On the Coronation of King Charles III

On the Coronation of King Charles III

May 6, 2023

ON the day of the Coronation, I check out the celebrations in my old home town in a run-down part of East Lancashire. I try to tell my sceptical family that observation does not equate to endorsement. And yet, I cannot quite withdraw my endorsement completely. 

Criticised for accepting an invitation to the event, Nick Cave said earlier this week, “I am not a monarchist, nor am I a royalist…. What I am also not is so spectacularly incurious about the world and the way it works, so ideologically captured, so damn grouchy, as to refuse an invitation to what will more than likely be the most important historical event in the UK of our age.” He’s absolutely right.  

I walk into Nelson, past the ducks gathering dutifully at the pond in Victoria Park and up the preposterously steep Carr Road, where most of the gardens seem to be overrun with dandelions. I walk up from behind the library and see the Accrington Pipe Band tuning up to prepare for the procession. I head into the town centre and see kids taking turns to have their photos taken in a throne erected outside Althams travel agency, beneath Nelson’s old town clock, which seems to have been frozen at 12 o’clock, Back to the Future style.

Monarchy, I find myself thinking, is not without its virtues if it creates this communal focal point in a town that hasn’t had much by way of community for decade after run-down decade. 

An elderly town crier shouts “God Save the King” but elicits only a few muttered responses. The band then begins its march past the old Town Hall (which is festooned with Union Jacks as well as a poster urging “support for Ukraine”). It belts out old war standards like Pack Up Your Troubles and It’s A Long Way To Tipperary but doesn’t bother with the national anthem, which is left to the old Town Crier to sing by himself, a capello. Some people join in. A woman calls out: “I don’t know the words.” 

With Poles and Pakistanis joining in to wave their little flags, everything seemed very multicultural, though it was all topped by a few dollops of good old-fashioned British embarrassment, with the lavishness of the ceremony not quite matching the bathos of Nelson’s neglected and derelict landscape, and the pervading feeling that this is (despite the lavishness) a pretty threadbare distraction from the real concerns facing the town, not to mention the country itself.

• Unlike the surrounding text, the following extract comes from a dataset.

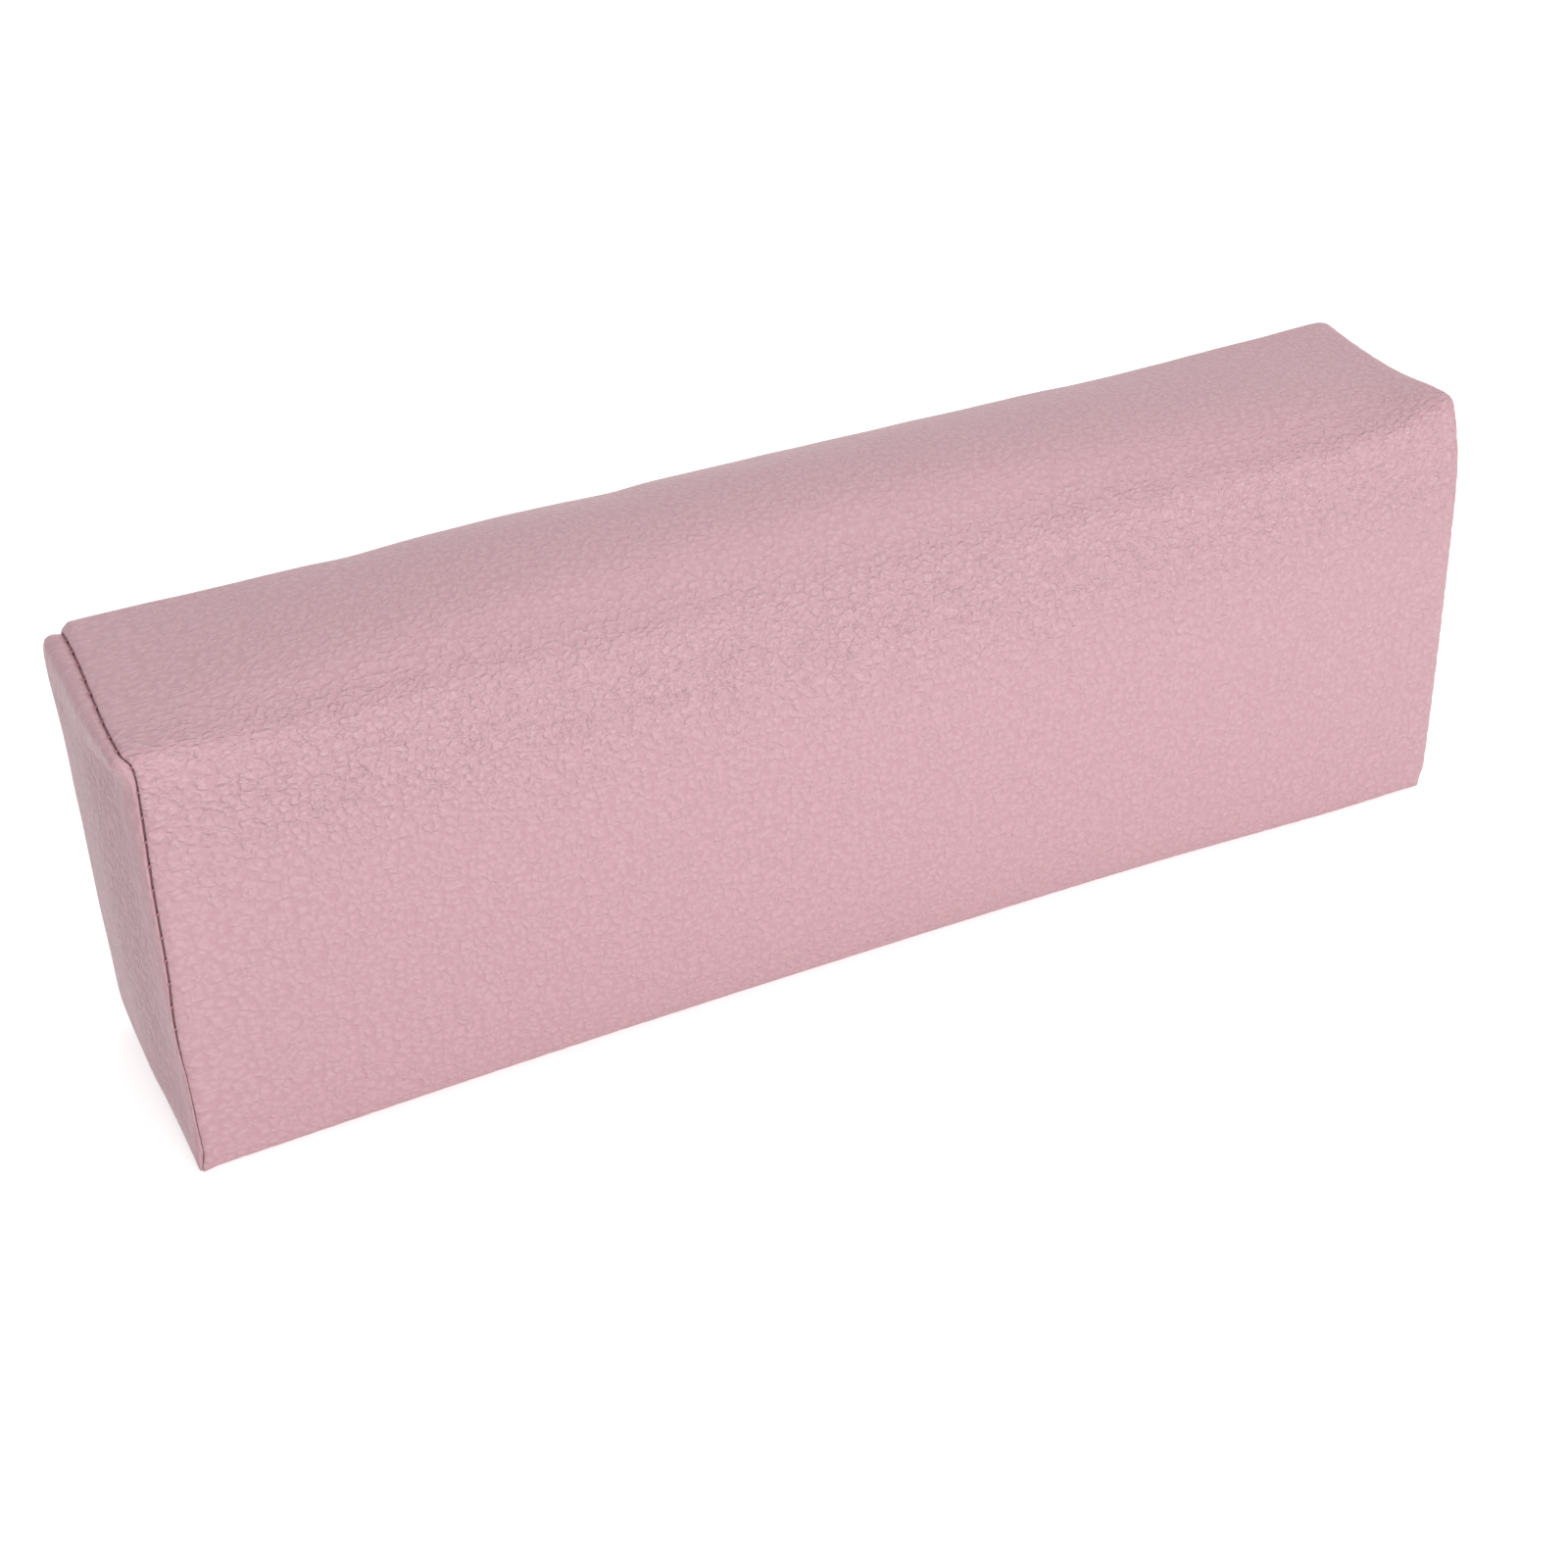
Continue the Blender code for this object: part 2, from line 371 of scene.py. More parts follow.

But this is not all or nothing. The shiny mummery of the coronation might be nothing more than a figleaf designed to conceal the corruption, the cost of living crisis and the creeping authoritarianism of the British state. But you don’t have to be a slavering imbecile of a monarchist to appreciate the historical heft of the day’s pageantry.

Every time I return home, I think I should pay tribute to it, and what it used to be. But it isn’t for me to lament everything that has changed and is still to change. I departed in a huff more than 20 years ago and it would be absurd to expect everything to have waited patiently until I returned in a better mood to appreciate it. 

But here I was, listening to the Lord Mayor of Pendle, urging us to celebrate the flimflam and ancientry of a giant royal occasion in London, urging us to enjoy a coronation from a makeshift stage in front of a town centre that has already been readied for demolition.